***

Адвоинженер: литературный дневник

Мутабор, предпоследний сентябрьский. Догорают осенние строки.
Что же будет потом - я не знаю, но что-то обязательно будет. Дом два, кровавая резня бензопилой десять или четыреста пятьдесят один по Фаренгейту. Вакцинальная сага, а может и вовсе возвращение со звезд.
Текст будет начитывать искусственный голос - завораживающий и глубокий, мягкий, сочный, проникновенный, пробирающий до нутра, или звонкий, девичий, полный надежд и легкой грусти. Сказка о потерянном времени, а там, глядишь, подоспеет волшебная реальность голубой бесконечности. Сорок наложниц, белые одежды, запах жасмина, эоловы струны. Бытие и время, берег заброшенного океана.
Нас втягивает другая вселенная. Неумолимо и жестко. Распределенный человек, машинное бессмертие и добровольно-познавательный запрет, но пока не накрыло насовсем, пока еще бывшая реальность не ушла в синюю даль мета-мебиуса можно продлить абонемент.
Несбывшееся - это мечта. Последнее воскресенье октября
***
Ласточки, чертог теней, бесплотная мысль. Упущенный момент взросления. Короче, пятница - снова туда, где море огней. На улице внезапно потеплело, потекли ручьи, заиграло, заблестело солнце и запахло апрелем.
Насадил на блесну он старуху весну, хотя уже с воскресенья потечет ноябрь.
У школьников, похоже, каникулы, но демонстраций на день народного единства не предвидится. Только он-лайн. Ладно, послушаем призывы оттуда. Как-то писал о Челябинском первомайско-ноябрьском чуде - дед с балкона, которому салютовали толпы. Многие его помнят, даже фотография сохранилась.
Первомайская нравилась больше - тепло, мало одежды, мало ветра, но много улыбок, а еще больше - хорошеньких девушек.
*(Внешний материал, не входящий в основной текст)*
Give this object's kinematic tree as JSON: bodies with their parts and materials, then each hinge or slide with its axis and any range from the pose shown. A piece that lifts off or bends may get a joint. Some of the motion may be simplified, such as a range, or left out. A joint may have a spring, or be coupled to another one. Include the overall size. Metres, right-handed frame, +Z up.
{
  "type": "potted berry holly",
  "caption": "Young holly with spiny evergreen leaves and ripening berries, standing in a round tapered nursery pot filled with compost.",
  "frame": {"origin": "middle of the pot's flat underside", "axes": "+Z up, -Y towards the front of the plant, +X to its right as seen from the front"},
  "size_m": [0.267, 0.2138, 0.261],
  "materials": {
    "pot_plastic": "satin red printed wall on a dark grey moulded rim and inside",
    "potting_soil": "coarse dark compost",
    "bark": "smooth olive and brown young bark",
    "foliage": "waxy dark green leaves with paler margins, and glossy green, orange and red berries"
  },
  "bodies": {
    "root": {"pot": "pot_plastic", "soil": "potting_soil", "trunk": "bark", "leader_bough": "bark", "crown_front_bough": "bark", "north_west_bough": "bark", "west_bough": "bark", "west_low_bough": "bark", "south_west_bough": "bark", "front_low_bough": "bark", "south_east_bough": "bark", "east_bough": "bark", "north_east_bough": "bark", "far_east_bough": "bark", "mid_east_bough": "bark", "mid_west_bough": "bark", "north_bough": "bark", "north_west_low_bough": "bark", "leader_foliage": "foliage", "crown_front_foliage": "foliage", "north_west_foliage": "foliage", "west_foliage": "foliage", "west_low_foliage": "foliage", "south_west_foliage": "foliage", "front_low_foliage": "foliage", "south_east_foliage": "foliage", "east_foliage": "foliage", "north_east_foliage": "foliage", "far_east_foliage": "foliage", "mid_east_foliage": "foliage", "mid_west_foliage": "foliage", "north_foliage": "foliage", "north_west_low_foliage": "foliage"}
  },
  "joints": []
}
Видны невооруженным, более того, находятся в опасной близи.
Три километра медленным пешком, покричали на площади, махнули деду, повернули на Пушкина, и ура - дом, двор, свобода, выходной.
Кругом пестрит - шарики, флажки, транспаранты, а впереди самый лучший месяц, когда тепло и не надо шапку с пальто, длинные, светлые дни, можно гулять до полуночи и скоро все станет волнующе зеленым, легким, свежим и радостным, а после годовых контрольных, которые все напишут хорошо, вообще полная лафа - уроков мало, не задают домашних, не спрашивают и не ставят оценок.
Последняя майская неделя - лучшее, что придумало человечество. Наравне с предновогодней.
До нового года всего одна четверть - вторая, короткая. Впереди длинная ночь, холода и морозы, укороченный день и предпраздничная суета.
Жизнь как жизнь, если бы не эта рукотворная беда...
... занавешанные лица, рост прироста, суета, горькие слова прощаний, обещания вакцин, штрафы, муки, расставания, и печальная аптека - весь блаженный карантин, скорая вблизи подъезда, страх от каждого звонка, и надежда сверх отчаяния, и любовь - белым бела...
Что мы знали о революции, о гражданской, военном коммунизме. Пыльные шлемы, Валя-Валентина и Вихри Враждебные. Неуловимых, Корону Российской Империи и Хождение по мукам. Трактир на Пятницкой, Рожденную революцией и Ленина в октябре.
Главное событие двадцатого века, первое в мире государство рабочих и крестьян, диктатура пролетариата.
Героично, романтично и победно, а потом, после успешной коллективизации и стремительной индустриализации, сразу Великая Отечественная. И снова Победа, а потом, после восстановления народного хозяйства, Большая бомба, Фестиваль, Космос, Гагарин, и опять Победа, а дальше уже возникли мир и жизнь, ибо родился целый я, и не просто так, а чтоб сказку сделать былью.
Белый в яблоках конь.
Сделал, сбылось. Сбылось все о чем мечтал.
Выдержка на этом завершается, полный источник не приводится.